TO DO: Restate word for word the lines that begin the listing and end with the line holding "field, FLAG), sky)".

DATASET EXTRACT:
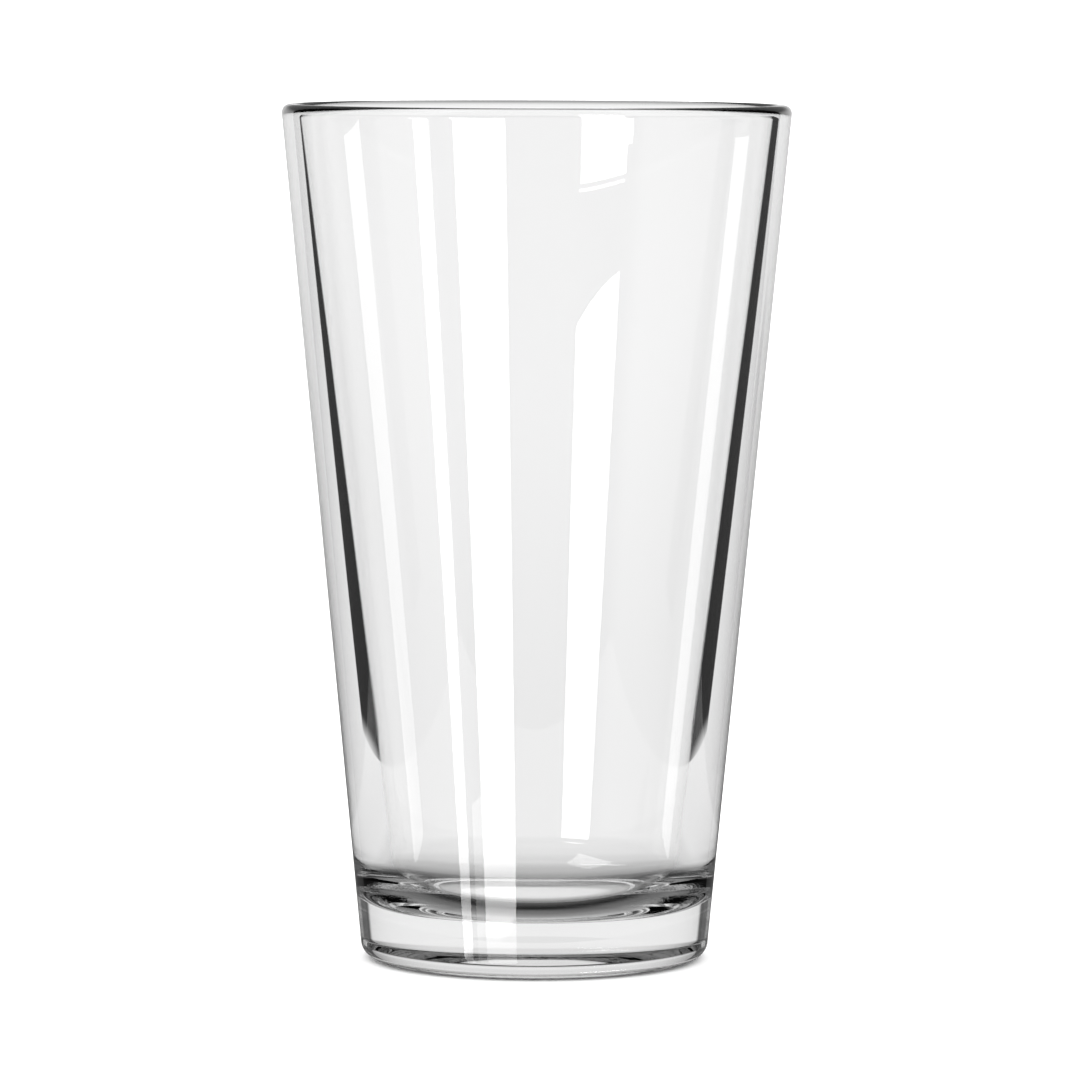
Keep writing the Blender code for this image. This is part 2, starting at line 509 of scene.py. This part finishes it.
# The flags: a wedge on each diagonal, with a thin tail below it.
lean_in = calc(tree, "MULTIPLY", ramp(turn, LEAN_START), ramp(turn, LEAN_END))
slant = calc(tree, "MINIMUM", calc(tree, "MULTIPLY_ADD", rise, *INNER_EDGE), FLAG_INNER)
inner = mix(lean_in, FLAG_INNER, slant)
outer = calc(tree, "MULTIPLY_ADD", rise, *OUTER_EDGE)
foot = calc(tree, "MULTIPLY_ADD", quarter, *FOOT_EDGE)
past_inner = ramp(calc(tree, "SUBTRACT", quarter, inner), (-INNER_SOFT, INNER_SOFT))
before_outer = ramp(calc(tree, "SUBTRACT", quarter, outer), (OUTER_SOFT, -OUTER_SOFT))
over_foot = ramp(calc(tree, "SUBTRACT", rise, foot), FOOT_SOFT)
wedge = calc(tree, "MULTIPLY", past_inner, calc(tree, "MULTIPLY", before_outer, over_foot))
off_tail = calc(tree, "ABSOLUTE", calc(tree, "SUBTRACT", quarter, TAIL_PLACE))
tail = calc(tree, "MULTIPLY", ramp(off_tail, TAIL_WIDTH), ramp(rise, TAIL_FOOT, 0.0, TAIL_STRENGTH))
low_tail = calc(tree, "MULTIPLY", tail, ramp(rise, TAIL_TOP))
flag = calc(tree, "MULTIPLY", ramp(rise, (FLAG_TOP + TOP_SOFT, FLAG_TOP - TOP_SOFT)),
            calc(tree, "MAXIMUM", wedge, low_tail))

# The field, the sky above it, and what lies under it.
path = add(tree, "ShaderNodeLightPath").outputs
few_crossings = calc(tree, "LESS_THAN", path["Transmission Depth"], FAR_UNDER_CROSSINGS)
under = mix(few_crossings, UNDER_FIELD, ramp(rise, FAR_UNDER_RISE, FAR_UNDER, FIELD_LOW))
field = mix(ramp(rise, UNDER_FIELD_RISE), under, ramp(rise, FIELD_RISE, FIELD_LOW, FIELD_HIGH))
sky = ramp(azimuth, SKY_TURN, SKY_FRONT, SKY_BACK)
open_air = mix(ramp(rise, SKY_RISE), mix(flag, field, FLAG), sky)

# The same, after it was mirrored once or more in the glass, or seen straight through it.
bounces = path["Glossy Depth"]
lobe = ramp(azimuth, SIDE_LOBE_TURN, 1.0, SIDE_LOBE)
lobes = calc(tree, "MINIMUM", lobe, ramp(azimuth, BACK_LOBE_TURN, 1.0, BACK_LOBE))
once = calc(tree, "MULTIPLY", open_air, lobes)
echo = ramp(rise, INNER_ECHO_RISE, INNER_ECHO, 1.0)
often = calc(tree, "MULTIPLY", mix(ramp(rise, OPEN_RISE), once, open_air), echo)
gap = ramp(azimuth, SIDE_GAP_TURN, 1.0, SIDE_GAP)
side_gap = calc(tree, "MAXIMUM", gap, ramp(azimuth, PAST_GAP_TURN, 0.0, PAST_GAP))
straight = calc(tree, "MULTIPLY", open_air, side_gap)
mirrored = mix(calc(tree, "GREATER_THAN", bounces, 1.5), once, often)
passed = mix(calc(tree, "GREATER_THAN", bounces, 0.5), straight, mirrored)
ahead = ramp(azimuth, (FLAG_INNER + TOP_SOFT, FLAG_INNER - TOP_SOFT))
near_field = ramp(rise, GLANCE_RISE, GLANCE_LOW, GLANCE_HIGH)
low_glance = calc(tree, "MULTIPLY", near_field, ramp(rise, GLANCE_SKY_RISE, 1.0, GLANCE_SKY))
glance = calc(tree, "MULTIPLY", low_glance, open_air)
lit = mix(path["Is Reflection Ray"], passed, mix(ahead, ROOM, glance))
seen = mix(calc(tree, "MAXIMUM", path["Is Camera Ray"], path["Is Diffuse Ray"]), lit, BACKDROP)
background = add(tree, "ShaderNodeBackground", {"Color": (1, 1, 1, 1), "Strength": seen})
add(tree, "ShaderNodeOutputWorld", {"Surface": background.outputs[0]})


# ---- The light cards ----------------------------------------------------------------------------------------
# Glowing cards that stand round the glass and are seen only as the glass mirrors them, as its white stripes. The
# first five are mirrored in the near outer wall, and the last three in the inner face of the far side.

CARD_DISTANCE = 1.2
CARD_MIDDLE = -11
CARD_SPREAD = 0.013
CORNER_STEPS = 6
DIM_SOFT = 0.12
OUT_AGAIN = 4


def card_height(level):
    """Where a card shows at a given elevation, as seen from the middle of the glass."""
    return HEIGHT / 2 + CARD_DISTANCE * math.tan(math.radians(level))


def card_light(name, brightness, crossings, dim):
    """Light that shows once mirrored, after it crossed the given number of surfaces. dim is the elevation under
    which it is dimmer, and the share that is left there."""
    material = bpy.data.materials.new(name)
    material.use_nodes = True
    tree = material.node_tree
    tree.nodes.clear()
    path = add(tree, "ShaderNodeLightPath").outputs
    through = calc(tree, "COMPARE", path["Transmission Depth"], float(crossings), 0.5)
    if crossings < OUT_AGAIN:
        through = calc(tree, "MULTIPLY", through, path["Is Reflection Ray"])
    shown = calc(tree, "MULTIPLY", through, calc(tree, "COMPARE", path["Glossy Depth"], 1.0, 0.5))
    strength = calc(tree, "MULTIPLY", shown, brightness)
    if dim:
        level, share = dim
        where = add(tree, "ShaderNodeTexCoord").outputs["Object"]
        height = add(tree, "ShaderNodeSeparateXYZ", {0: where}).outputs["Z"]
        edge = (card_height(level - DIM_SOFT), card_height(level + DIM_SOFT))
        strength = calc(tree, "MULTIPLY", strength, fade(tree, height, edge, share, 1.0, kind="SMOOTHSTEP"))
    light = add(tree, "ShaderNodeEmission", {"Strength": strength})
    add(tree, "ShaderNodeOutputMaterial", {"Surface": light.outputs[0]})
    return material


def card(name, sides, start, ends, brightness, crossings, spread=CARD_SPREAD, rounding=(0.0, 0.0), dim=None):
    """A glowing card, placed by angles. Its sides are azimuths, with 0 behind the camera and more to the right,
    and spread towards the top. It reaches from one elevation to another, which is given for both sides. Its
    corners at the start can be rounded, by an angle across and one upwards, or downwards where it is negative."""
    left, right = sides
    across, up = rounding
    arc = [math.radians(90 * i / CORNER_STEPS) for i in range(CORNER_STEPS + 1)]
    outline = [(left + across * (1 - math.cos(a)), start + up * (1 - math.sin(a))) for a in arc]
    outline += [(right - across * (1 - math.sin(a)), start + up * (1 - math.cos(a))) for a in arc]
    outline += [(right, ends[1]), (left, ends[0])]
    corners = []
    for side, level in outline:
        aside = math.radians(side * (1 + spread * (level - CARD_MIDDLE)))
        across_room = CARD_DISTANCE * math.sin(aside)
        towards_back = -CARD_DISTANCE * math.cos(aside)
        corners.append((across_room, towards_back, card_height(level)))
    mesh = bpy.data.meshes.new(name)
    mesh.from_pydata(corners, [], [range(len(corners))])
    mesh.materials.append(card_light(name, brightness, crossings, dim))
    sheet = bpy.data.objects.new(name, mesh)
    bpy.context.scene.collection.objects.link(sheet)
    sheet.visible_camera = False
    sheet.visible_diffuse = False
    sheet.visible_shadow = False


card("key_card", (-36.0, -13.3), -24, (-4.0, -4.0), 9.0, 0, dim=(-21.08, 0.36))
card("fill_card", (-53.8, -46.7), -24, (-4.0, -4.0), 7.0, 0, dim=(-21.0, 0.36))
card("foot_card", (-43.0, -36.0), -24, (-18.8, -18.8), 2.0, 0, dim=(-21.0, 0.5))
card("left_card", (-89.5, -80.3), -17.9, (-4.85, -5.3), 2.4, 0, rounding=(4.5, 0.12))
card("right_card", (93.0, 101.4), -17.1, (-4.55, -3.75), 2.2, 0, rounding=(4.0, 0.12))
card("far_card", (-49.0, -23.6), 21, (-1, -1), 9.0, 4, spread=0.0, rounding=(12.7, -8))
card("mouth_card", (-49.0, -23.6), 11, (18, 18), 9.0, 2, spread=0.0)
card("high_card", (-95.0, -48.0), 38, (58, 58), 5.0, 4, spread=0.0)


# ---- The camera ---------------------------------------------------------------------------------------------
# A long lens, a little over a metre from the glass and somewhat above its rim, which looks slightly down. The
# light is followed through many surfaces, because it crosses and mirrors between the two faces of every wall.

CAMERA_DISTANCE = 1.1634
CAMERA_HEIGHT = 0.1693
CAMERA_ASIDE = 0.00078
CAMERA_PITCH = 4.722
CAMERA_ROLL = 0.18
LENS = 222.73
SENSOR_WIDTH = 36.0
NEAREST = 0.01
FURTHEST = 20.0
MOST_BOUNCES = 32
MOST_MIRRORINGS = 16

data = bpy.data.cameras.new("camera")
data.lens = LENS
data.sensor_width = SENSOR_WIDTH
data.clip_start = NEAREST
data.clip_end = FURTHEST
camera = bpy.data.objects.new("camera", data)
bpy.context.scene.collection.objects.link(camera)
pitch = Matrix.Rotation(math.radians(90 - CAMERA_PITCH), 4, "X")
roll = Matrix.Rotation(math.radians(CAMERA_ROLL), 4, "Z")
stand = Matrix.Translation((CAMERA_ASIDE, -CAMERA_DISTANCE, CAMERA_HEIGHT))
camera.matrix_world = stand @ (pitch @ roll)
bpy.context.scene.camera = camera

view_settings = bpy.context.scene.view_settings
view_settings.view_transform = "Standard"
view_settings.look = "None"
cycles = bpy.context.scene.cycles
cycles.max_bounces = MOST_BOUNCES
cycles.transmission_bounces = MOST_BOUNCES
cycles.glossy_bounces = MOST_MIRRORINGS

RESPONSE:
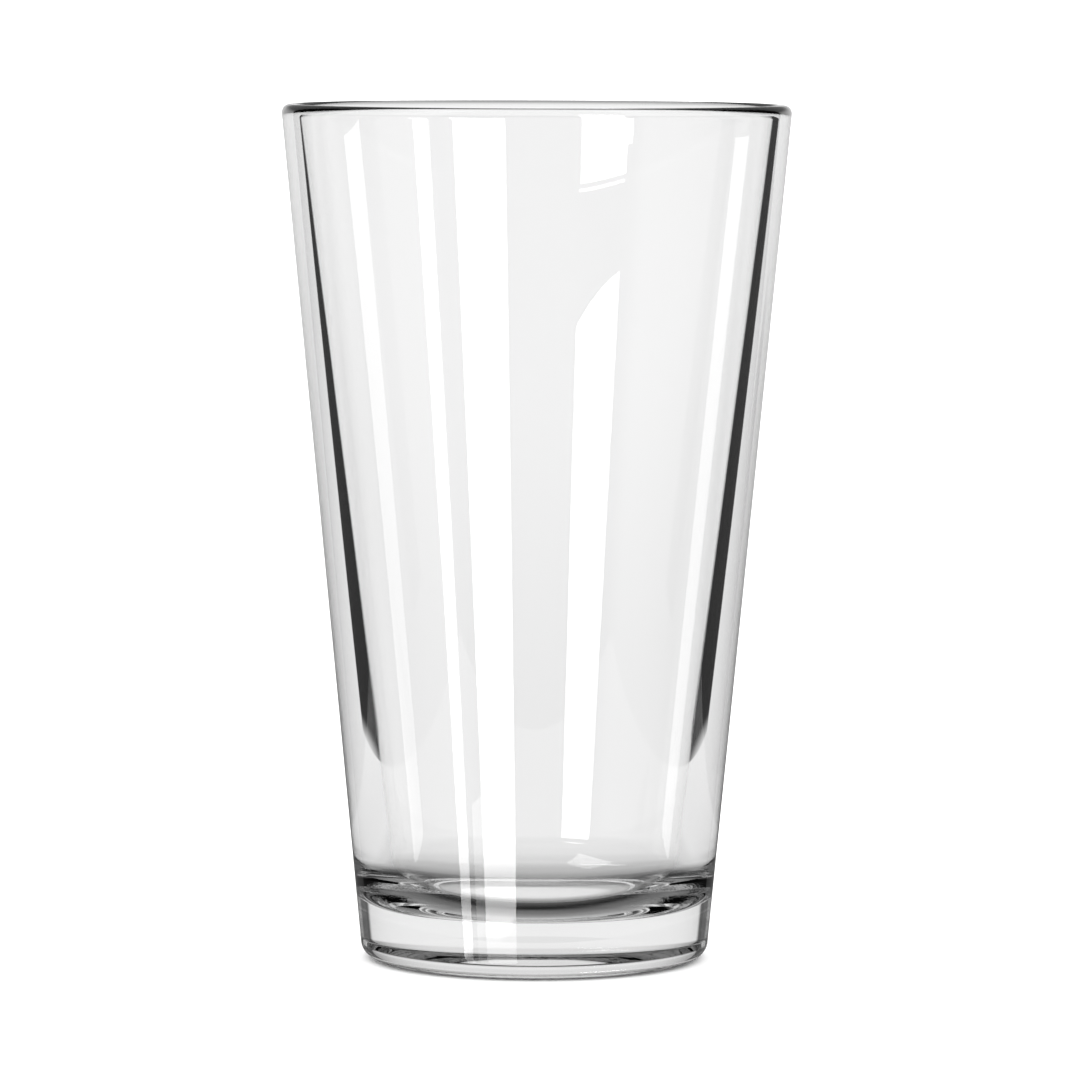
Keep writing the Blender code for this image. This is part 2, starting at line 509 of scene.py. This part finishes it.
# The flags: a wedge on each diagonal, with a thin tail below it.
lean_in = calc(tree, "MULTIPLY", ramp(turn, LEAN_START), ramp(turn, LEAN_END))
slant = calc(tree, "MINIMUM", calc(tree, "MULTIPLY_ADD", rise, *INNER_EDGE), FLAG_INNER)
inner = mix(lean_in, FLAG_INNER, slant)
outer = calc(tree, "MULTIPLY_ADD", rise, *OUTER_EDGE)
foot = calc(tree, "MULTIPLY_ADD", quarter, *FOOT_EDGE)
past_inner = ramp(calc(tree, "SUBTRACT", quarter, inner), (-INNER_SOFT, INNER_SOFT))
before_outer = ramp(calc(tree, "SUBTRACT", quarter, outer), (OUTER_SOFT, -OUTER_SOFT))
over_foot = ramp(calc(tree, "SUBTRACT", rise, foot), FOOT_SOFT)
wedge = calc(tree, "MULTIPLY", past_inner, calc(tree, "MULTIPLY", before_outer, over_foot))
off_tail = calc(tree, "ABSOLUTE", calc(tree, "SUBTRACT", quarter, TAIL_PLACE))
tail = calc(tree, "MULTIPLY", ramp(off_tail, TAIL_WIDTH), ramp(rise, TAIL_FOOT, 0.0, TAIL_STRENGTH))
low_tail = calc(tree, "MULTIPLY", tail, ramp(rise, TAIL_TOP))
flag = calc(tree, "MULTIPLY", ramp(rise, (FLAG_TOP + TOP_SOFT, FLAG_TOP - TOP_SOFT)),
            calc(tree, "MAXIMUM", wedge, low_tail))

# The field, the sky above it, and what lies under it.
path = add(tree, "ShaderNodeLightPath").outputs
few_crossings = calc(tree, "LESS_THAN", path["Transmission Depth"], FAR_UNDER_CROSSINGS)
under = mix(few_crossings, UNDER_FIELD, ramp(rise, FAR_UNDER_RISE, FAR_UNDER, FIELD_LOW))
field = mix(ramp(rise, UNDER_FIELD_RISE), under, ramp(rise, FIELD_RISE, FIELD_LOW, FIELD_HIGH))
sky = ramp(azimuth, SKY_TURN, SKY_FRONT, SKY_BACK)
open_air = mix(ramp(rise, SKY_RISE), mix(flag, field, FLAG), sky)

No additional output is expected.